Na opinião de Marilda da Silva, da Unesp, cuidar da formação desses mediadores é fundamental para evitar que se repitam os mesmos erros que originaram o ambiente violento dentro da escola. “Em grande parte, a violência ocorre por falta de preparo. Falta formação adequada aos professores, falta fundamentação cultural e sociológica”, diz. Casos de racismo, preconceito e homofobia no ambiente escolar muitas vezes são perpetrados pelos próprios professores, especialmente em regiões mais pobres. “Quando um docente diz que o aluno é incapaz de aprender porque a mãe usa drogas ou o pai está na cadeia, comete uma violência simbólica. Se o mediador carregar os mesmos preconceitos, não será capaz de mediar nada”, conclui.

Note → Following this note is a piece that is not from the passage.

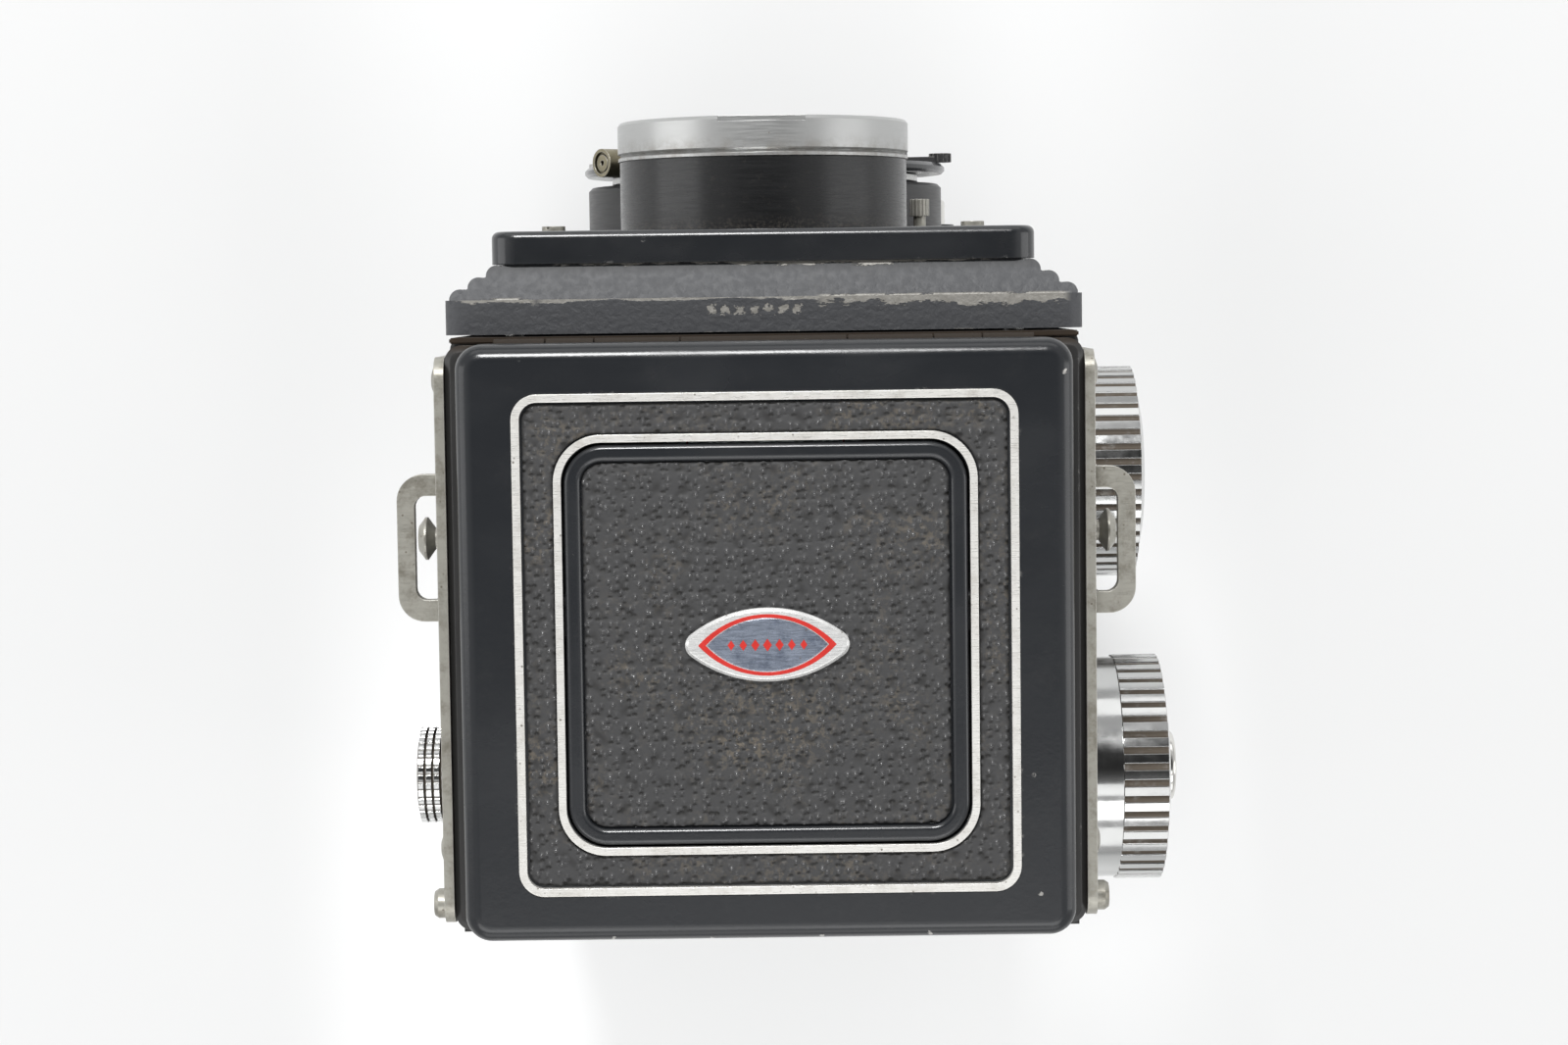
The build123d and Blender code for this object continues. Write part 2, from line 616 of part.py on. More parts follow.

Qualificação e interlocução
Para a presidente do Sindicato dos Professores do Ensino Oficial do Estado de São Paulo (Apeoesp), Maria Izabel Azevedo Noronha, o mediador não pode ser visto como o único responsável por solucionar os problema da escola. “Ele não pode ser o ‘xerifão’ lá dentro, o trabalho deve ser coletivo e envolver corpo docente e discente”, afirma. Na opinião dela, para assumir o papel de mediação o professor precisa ter legitimidade perante os colegas e um histórico de atuação comunitária. “O ideal seria que ele fosse eleito pela comunidade escolar, porque o bom mediador não é necessariamente o melhor em sala de aula, mas sim um bom articulador”, diz. Quando o programa foi criado, em 2010, Maria Izabel lembra que a função de professor mediador poderia ser encarada até como um “castigo” para docentes em funções administrativas – apenas a última resolução modificou o processo de escolha.

De qualquer maneira, é indubitável que se trata de uma função que exige qualificação específica, interlocução e apoio da secretaria, além da oportunidade de os diversos mediadores trocarem experiências entre si.